Source material ::
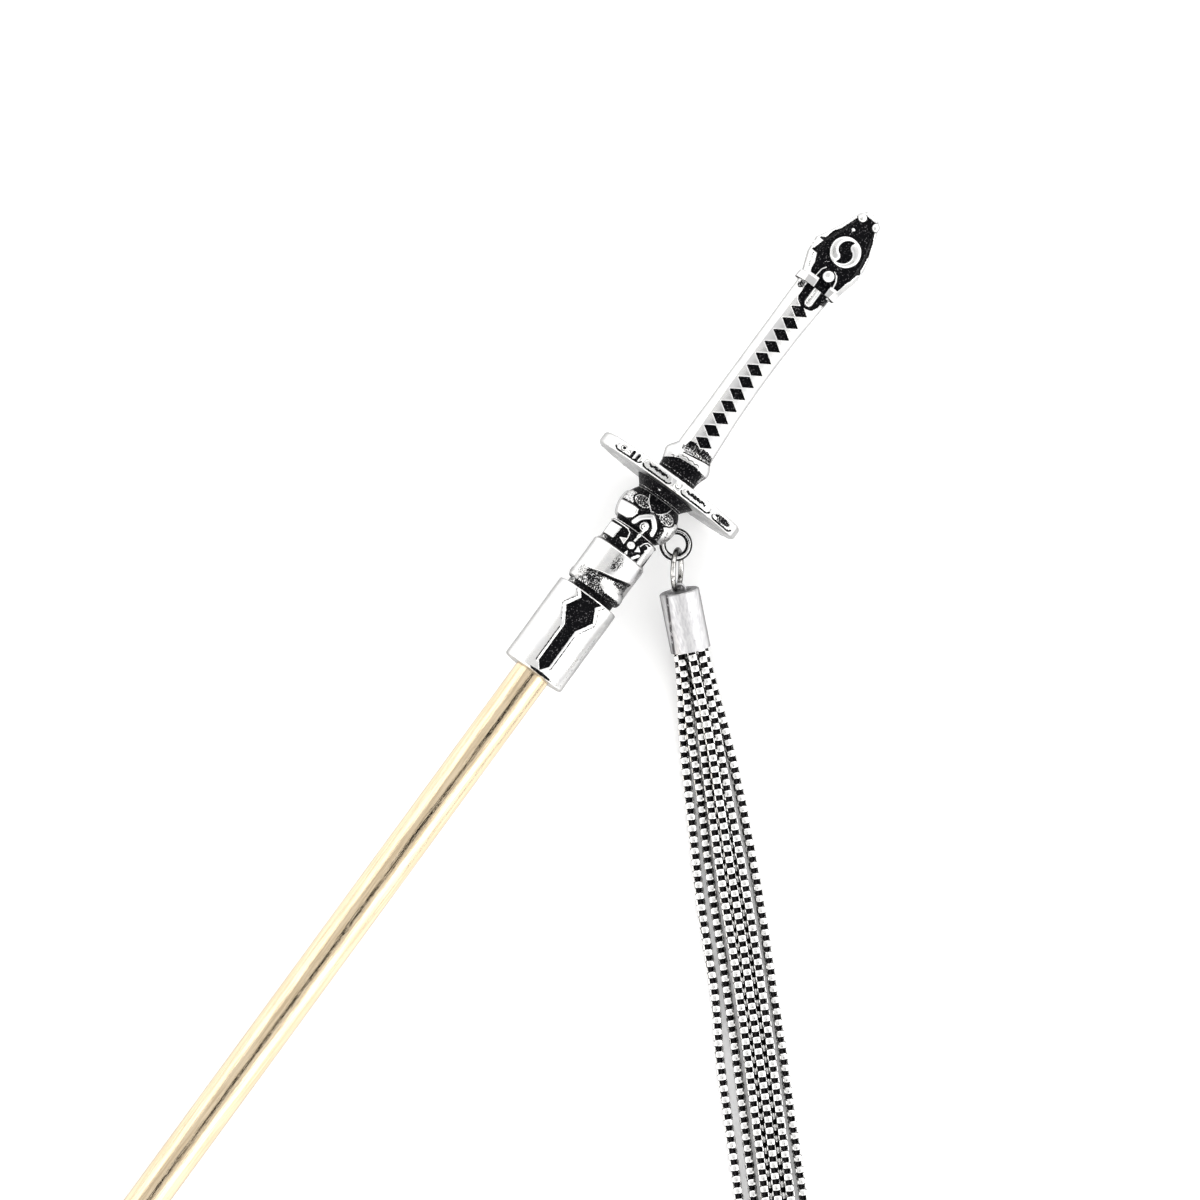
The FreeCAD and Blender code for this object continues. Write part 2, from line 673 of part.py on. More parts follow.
def main():
    pieces = {
        "shaft": laid(make_shaft()),
        "ferrule": laid(make_ferrule()),
        "throat_band": laid(make_throat()),
        "collar": laid(make_collar()),
        "washer": laid(make_washer()),
        "guard": laid(make_guard()),
        "grip_collar": laid(make_grip_collar()),
        "grip": laid(make_grip()),
        "pommel": laid(make_pommel()),
        "jump_ring": make_ring(),
        "end_cap": make_cap(),
    }
    for number, chain in enumerate(CHAINS, 1):
        pieces[f"chain_{number:02d}"] = make_chain(chain)

    # The origin goes under the middle of the whole thing
    whole = Part.makeCompound(list(pieces.values())).optimalBoundingBox()
    middle = Vector((whole.XMin + whole.XMax) / 2, (whole.YMin + whole.YMax) / 2, whole.ZMin)
    print("size", [round(v, 2) for v in (whole.XLength, whole.YLength, whole.ZLength)])
    print("guard's middle", [round(v, 3) for v in Vector(0, 0, HEAD_HEIGHT) - middle],
          "tilt", round(TILT, 3), "cap's dip", round(CAP_DIP, 2))
    os.makedirs("parts", exist_ok=True)
    for name, shape in pieces.items():
        shape.translate(middle * -1)
        solid = shape.Solids[0] if len(shape.Solids) == 1 else None
        if solid is None or not solid.isValid():
            raise ValueError(f"{name} is not one sound solid: {len(shape.Solids)}")
        box = solid.optimalBoundingBox()
        print(f"{name}: volume {solid.Volume:.1f}, lowest {box.ZMin:.3f}")
        solid.exportStep(f"parts/{name}.step")


if __name__ == "__main__":
    main()
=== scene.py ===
from collections import namedtuple
from math import cos, hypot, pi, radians, sin

import bpy
import numpy as np
from mathutils import Matrix, Vector


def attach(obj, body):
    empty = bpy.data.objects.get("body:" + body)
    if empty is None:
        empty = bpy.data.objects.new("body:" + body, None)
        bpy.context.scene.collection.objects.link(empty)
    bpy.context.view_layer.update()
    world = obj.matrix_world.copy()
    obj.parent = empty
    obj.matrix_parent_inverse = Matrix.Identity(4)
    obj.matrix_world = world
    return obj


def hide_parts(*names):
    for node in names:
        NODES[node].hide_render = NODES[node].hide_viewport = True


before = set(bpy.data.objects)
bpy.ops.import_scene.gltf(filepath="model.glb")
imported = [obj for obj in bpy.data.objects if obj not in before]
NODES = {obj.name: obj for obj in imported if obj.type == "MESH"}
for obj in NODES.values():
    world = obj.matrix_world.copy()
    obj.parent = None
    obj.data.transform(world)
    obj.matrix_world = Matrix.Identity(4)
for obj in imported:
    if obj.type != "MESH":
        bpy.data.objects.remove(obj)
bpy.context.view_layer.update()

# A hair stick with a cast silver sword-handle head and a tassel of box chains. The head's
# figures are drawn in millimetres in its own plane: x runs up the stick to the pommel, 0 at
# the guard, and l runs across it to the tassel's side. What is placed is in metres.

MM = 0.001

# How the head lies
GUARD_MIDDLE = Vector((51.44, 25.471, 6.7)) * MM
TILT = radians(2.452)
ROLL = radians(11)
HEAD = (
    Matrix.Translation(GUARD_MIDDLE)
    @ Matrix.Rotation(-TILT, 4, "Y")
    @ Matrix.Rotation(ROLL, 4, "X")
    @ Matrix.Scale(MM, 4)
)

# Grid steps of the cast pieces in mm, on the front and on the back
FINE, COARSE = 0.06, 0.1

# Stations of the head in mm, as in the part
SHAFT_TIP, TAPER_END, FERRULE_BORE_END = -138.7, -104.7, -16.6
FERRULE_LOW, FERRULE_TOP, THROAT_TOP, COLLAR_TOP = -24.23, -14.34, -8.69, -1.72
GUARD_LOW, GUARD_TOP, GRIP_LOW, GRIP_TOP = -0.62, 0.8, 4.4, 25.76
BAND_TOP, POMMEL_TIP = 26.6, 35.7

# Radii in mm. Every casting closes inside the one below it, at the seam radius.
SHAFT_R, TIP_R, SPIGOT_R, SEAM_R = 2.0, 0.8, 1.7, 2.0
FERRULE_R, THROAT_R, NECK_R, SLEEVE_R = 3.55, 3.14, 2.72, 2.78
COLLAR_R, COLLAR_END_R, WAIST_R, WASHER_R = 3.25, 2.48, 2.3, 3.0
GUARD_HALF_WIDTH, GUARD_HALF_DEPTH, GUARD_ROUND = 8.74, 6.6, 0.38
LUG_MIDDLE, LUG_R, LUG_WIRE_R = (-4.45, 4.2), 1.4, 0.35
KNOPS, KNOP_X, KNOP_R = (("knop_left", -2.86), ("knop_right", 3.16)), 29.6, 0.42

# The cap in mm: the middle of its mouth, its heading, its slope and its length
CAP_MOUTH = Vector((39.413, 13.856, 2.032))
CAP_HEADING, CAP_DIP = radians(-132.2), radians(17.54)
CAP_LENGTH = 6.35
CAP_OUT = Vector((
    cos(CAP_HEADING) * cos(CAP_DIP),
    sin(CAP_HEADING) * cos(CAP_DIP),
    -sin(CAP_DIP),
))
CAP_SIDE = Vector((-CAP_OUT.y, CAP_OUT.x, 0)).normalized()
CAP_UP = CAP_OUT.cross(CAP_SIDE)
CAP_TOP = CAP_MOUTH - CAP_OUT * CAP_LENGTH

# Photograph: its size in pixels, the guard's middle in it, mm a pixel, and its right and its
# way up along the table
PHOTO, PIXEL, GUARD_PIXEL = 1200, 0.1047, (668.8, 486.5)
PHOTO_RIGHT = Vector((0.589125, -0.808042, 0))
PHOTO_LEVEL = Vector((0.808042, 0.589125, 0))
CAMERA_ELEVATION, CAMERA_DISTANCE, SENSOR = radians(82), 1.5, 36
TABLE_HALF = 3.0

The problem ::
Determine how many lines in the listing above hold the string "Identity", then write only the number.

Reply ::
2